Femmes ordinaires, confrontées aux vicissitudes de l'âge

A son tour, Katie Mitchell voit par-delà ces créatures flamboyantes des femmes ordinaires, confrontées aux vicissitudes de l'âge, aux caprices du désir, ou à l'insatisfaction des sens. Sur le plateau, une scénographie sophistiquée fait coexister endroit et envers de ces personnalités – celle qui leurre ses victimes, et celle qui pleure sur sa solitude.

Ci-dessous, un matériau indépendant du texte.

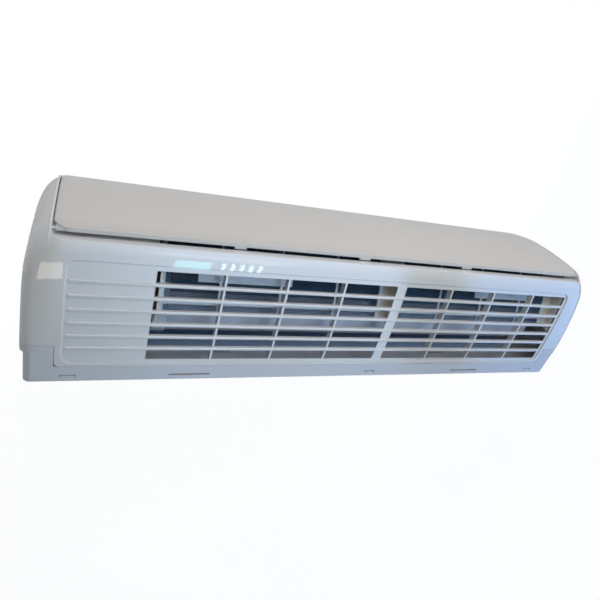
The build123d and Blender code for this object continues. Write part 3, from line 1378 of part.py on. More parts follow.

Le décor principal – un salon, chambre de torture ou d'ébat lubrique – est flanqué de deux antichambres latérales, mystérieux boudoirs où chaque magicienne, revenue à son état véritable, se livre à des sortilèges muets. Deux formidables comédiennes incarnent ces doubles privés, femmes décaties à la chair flasque et flétrie, aux visages cireux, aux traits ravagés. Vêtues des mêmes robes que les deux cantatrices, ces fausses sosies opèrent comme dans un film muet au ralenti. Difficile de leur échapper.

© Patrick Berger

On pourrait craindre que ce contrepoint permanent freine l'essor de la musique, ou lasse. C'est tout le contraire. Le spectacle y gagne en fluidité et en mouvement. Et les deux magiciennes en gravité intérieure, à l'unisson de la meilleure musique de Haendel, celle des lamenti, où la déclamation lyrique se dépouille des débauches de vocalises, pour atteindre une pureté racinienne.

La sadique et la masochiste

Alcina et sa sœur Morgana, la rousse (Patricia Petibon) et la brune (Anna Prohaska), la sadique et la masochiste, celle qui torture et celle qui se fait fouetter, sont deux âmes malheureuses aux déroutes jumelles, qui vérifient à leurs dépens que l'amour véritable ne s'éprouve que dans le manque et la souffrance, non dans la possession physique ou le plaisir sexuel. Il suffit pour s'en convaincre d'opposer la première scène d'ébats érotiques entre Alcina et Roger, caricature factice, digne d'un Sexe pour les nuls, et l'image finale d'Alcina, rampant à terre, brisée de détresse. Mais vraie.

Cette prouesse théâtrale s'accompagne d'une réussite musicale exemplaire, sous la direction inspirée d'Andrea Marcon. On sent la fosse et le plateau portés et stimulés par une euphorie, une jubilation communes. Impossible pour le public d'y résister.